旬のチカラを満喫する〜春
毎日作るいつものおかずに、季節感をひとふり。
すごくささやかなことではありますが、
作る心持ちが、明らかに違ってきます。
料理に割ける間が多くないからこそ、
こうした旬の小さな味方たちは大切。
その心強さに、思いのほか支えられている、と気付かされるようになりました。
また、どうしても元気が出ないとき、
毎年の旬を先取りし、満喫し、名残りを惜しんでみてください。
自然の一部でもある食材を扱っているうちに
旬のチカラが、くすんだ心を磨いてくれていることも確かにあるのです。
作って食べるだけで、心にも身体にも漲る栄養をもらえることこそ、何よりの幸せでは、と思えてなりません。
こんなふうに、
いつもと同じひと皿に、その時期だけの美しさや鮮やかさをほんの少し添える楽しみは捨て難いもの。
殊に同じようなメニューに飽きがちなとき、
試してみて頂きたいな、と思うに到りました。
取り入れるのは、ごく簡単で。
生姜焼きの生姜を新生姜でたっぷり。
豚肉を焼く下味の塩に、木の芽を刻む。
お浸しに貝の出汁を含ませる。
焼き魚のお腹に桜の塩漬けをしのばせる。
白身魚の刺身に季節の柑橘をひと搾り。
柑橘ジュースのジュレを添えるのも美味しいです。
うっかりしていたら一度も手に取らずにいる旬の味、言うなれば四季の幸。
そんな瞬く間に去る季節を宝物のようにとらえ、
このような料理に加えるほかに
できる範囲で保存食にし、長く味わえるようにすれば、さらに使い道は拡がり、心丈夫になれます。
たくさんできたら、お裾分けの楽しみもおまけで。
これからやってくる春の旬を保存する例を、いくつかご覧下さい。
炒めたふきのとうのオイル漬け:塩少々で炒めてからオイルで沈める。肉に合う。
ルッコラとにんにく、ナッツのソース:刻むかミキサーで潰して。パスタやポテトに。
桜エビ塩:塩と共に炒ってミルサーで粉末に。調味料としても有能。
新玉ねぎの丸焼き:皮ごと濡れたペーパーに包んで、ホイルをびっしりかぶせ、200℃のオーブンで30〜40分、串がスーッと通るまで焼く。刻んでオイル漬けにすると料理のベースに便利。

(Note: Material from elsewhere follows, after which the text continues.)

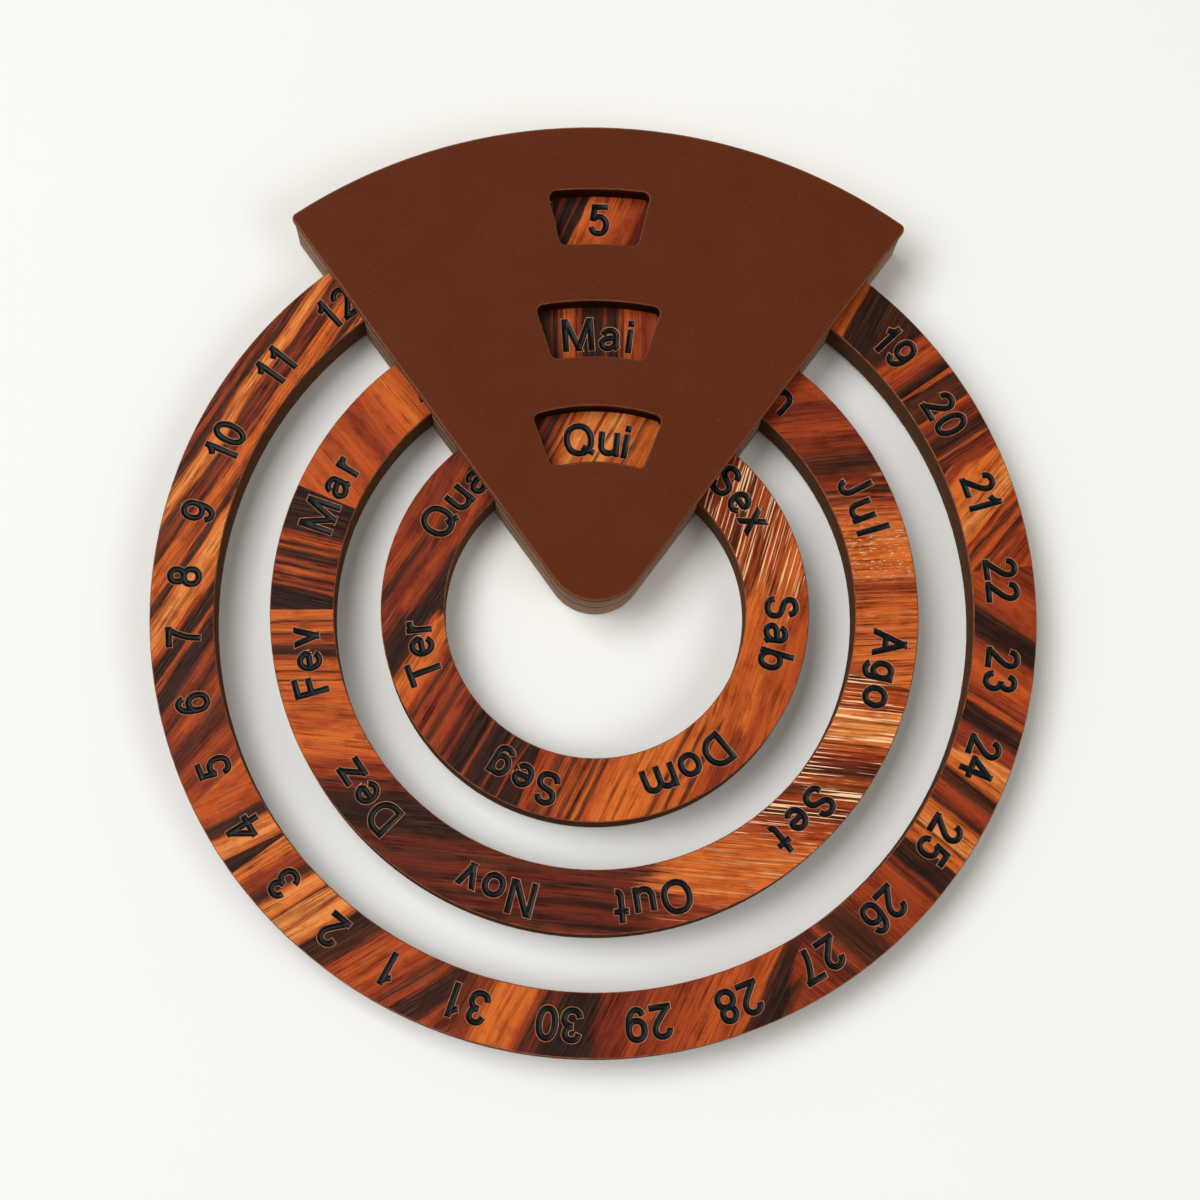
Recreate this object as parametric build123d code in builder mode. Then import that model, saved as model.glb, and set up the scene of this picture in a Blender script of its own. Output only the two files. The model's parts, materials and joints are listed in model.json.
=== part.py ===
"""Perpetual calendar: three lettered rings that turn in a fan-shaped block with three windows.

The part lies on its back, face up. X runs across, Y up the face and Z out of it. The origin is the
centre of the part's outline, on the surface that it lies on. Angles on the rings count clockwise
from the top of the face, about the rings' common axis.
"""

import os
from math import cos, radians, sin, tan

from build123d import *

# ---------------------------------------------------------------- driving dimensions (mm, degrees)

# Rings: day numbers outside, then months, then weekdays
ring_names = ("day", "month", "weekday")
ring_radius = {"day": 141.0, "month": 103.1, "weekday": 68.1}  # outer radii
ring_width = 20.2
leaf_thickness = 0.8
leaf_angle = 180.0  # two half rings of veneer on each core
seam_angle = {"day": 47.0, "month": 112.5, "weekday": 20.6}  # the first seam

# Fan-shaped block, from the back: felt feet, back board, front board, face panel
fan_rim = 18.0  # the block rises this far above the day ring, to 300 mm over all
fan_half_angle = 36.2
fan_apex_drop = 10.5  # the fan's apex lies this far below the rings' axis
tip_radius = 16.4
corner_radius = 2.0
foot_height = 0.8
back_board_thickness = 11.2
front_board_thickness = 10.9
panel_thickness = 2.4
panel_overhang = 0.5
panel_edge = 0.6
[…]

鯛のおぼろ:刺身や潮汁の残り物で。自家製なら甘さ控えめにできる。
イチゴのコンフィチュール:好みの酒やスパイスでさっと煮て。そのものがデザートになるくらいの煮方が美味しい。甘さをつけなければ貝などの料理のソースにも。
春キャベツの水キムチ:米のとぎ汁とニンニク、韓国唐辛子、塩で発酵するまで常温で。
木の芽塩:山椒の木の芽がたくさんできたら塩漬けに。たっぷり作って、皮ごとの筍やブロック肉、一尾魚を包んでオーブン焼きにした、塩釜にも。
グリンピースの桜塩漬け:水から茹でたグリーピースの茹で汁に桜塩漬けと昆布を漬けて。
夏以降は、またその季節がやってきたときに、楽しみながらご紹介させてもらいますね。
素材選びは、ある意味、日々着る服を選んで組み合わせることに例えるとわかりやすいなあ、と感じることがあります。
Tシャツやセーター、ジャケットなどの定番のものは、家にある根菜や乾物類のほか、年中入手可能な生鮮品。
トレンドのものや、今年新調したものが、今回お話しした旬のもの。
ベルトやアクセサリー、バッグなどの個性を際立たせるものは、スパイスや調味料、香味際立つハーブや薬味、風味の強い瓶詰など。
こんなふうになぞらえてみると、それぞれを組み立てやすいと思いませんか。
春、夏、秋、冬。
毎年同じようにやってきて過ぎゆく四季。
日本だけではないけれど、これほど季節を大切にする国は、他にないのではないでしょうか。
四方を海に囲まれた、特有の細長い地形の日本。
海と山の近さからくる寒暖差の大きさで、
むせかえるように桜が咲き誇り、
燃えるような紅葉に山が包まれ、
その変化の勢いが、見る人の胸を打つのでしょう。
また、岩や木、山から米粒まで、あらゆるものに精霊が宿るという、(八百万(やおよろず)の神」のような
日本人ならではの自然への捉え方のせいかもしれません。
ここに生まれて良かった、と思えることの一つです。